The collection of Russian coins, totalling with duplicates some 250,000, is especially complete, and is the best of its kind in the world. The foundations of Russian coinage were laid by Grand Prince Vladimir Sviatoslavich in the late tenth century, and coincided with the beginning of coinage in several European countries, notably Poland, Sweden and Norway (the first coins of these countries are also fairly well represented in the Hermitage). The earliest Russian gold and silver coins are called zlatniki and srebrianiki. Zlalniki are particularly rare; there are only ten known pieces of which seven are in the Hermitage. The srebrianiki of Prince Yaroslav the Wise are distinguished by their superb workmanship. No less remarkable is the zolotoi of Ivan III (1462—1505); although modelled on the Hungarian ducat widely used in commerce at that time, it nevertheless bears Russian legends. By issuing the Russian ducat Ivan III wished to show that Russia had become stronger both politically and economically and acquired increasing international prestige. At the end of 1974 the Museum received, a Russian imitation of an English noble, with the name of Ivan III.

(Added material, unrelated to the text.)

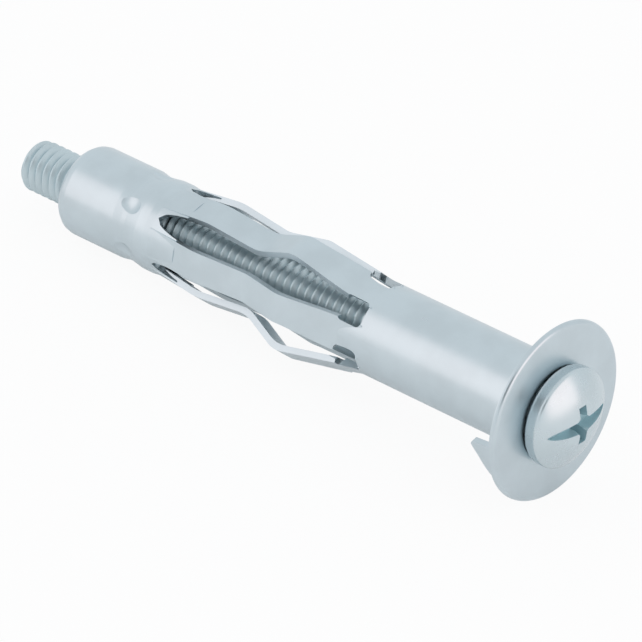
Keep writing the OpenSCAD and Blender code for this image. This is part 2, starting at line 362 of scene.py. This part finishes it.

From the fourteenth century until the reforms of Tsar Alexei Mikhailovich and Peter the Great the main monetary unit in Russia was the denga, coined of tiny bits of silver wire. Some types of the denga, especially those of the appanage period, are quite rare. The coin of the lowest denomination — the copper pulo — was struck in individual areas of the country and much less frequently than the denga. The reforms of the mid-seventeenth and early eighteenth centuries narrowed the gap between the Russian monetary system and that of Western Europe; the mintage of large silver roubles and gold coins was begun. Among the monetary units of the seventeenth century, the talers mentioned above, with the Russian countermark of 1655, are particularly interesting in that they reflect Russia’s economic relations with other European countries. The Hermitage possesses about one third (456 pieces) of the total number of such coins housed in various museums in the world.

One of the unique coins is the so-called Konstantin rouble. Since Tsar Alexander I died leaving no sons or grandsons, his oldest brother, Grand Duke Konstantin, was his logical successor. But Konstantin renounced his rights to the throne and Alexander’s third brother Nicholas became Emperor of Russia. In the meantime, in November — first half of December 1825, the St Petersburg Mint struck seven coins with the name of the heir presumptive, i.e. Konstantin. Two coins found their way to the collection of the famous numismatist J. Reichel, while the remaining five, with three pairs of stamps and trial tin impressions from them, were preserved in the Secret Archives of the Ministry of Finance until 1879. As the Konstantin roubles were minted in the time of the Decembrist Rebellion of 24 December 1825, they quickly became the subject of all sorts of legends, and even fakes appeared. Since then increasingly higher prices have been asked for these roubles. Thus, one of them was recently auctioned for 70,000 francs in Switzerland.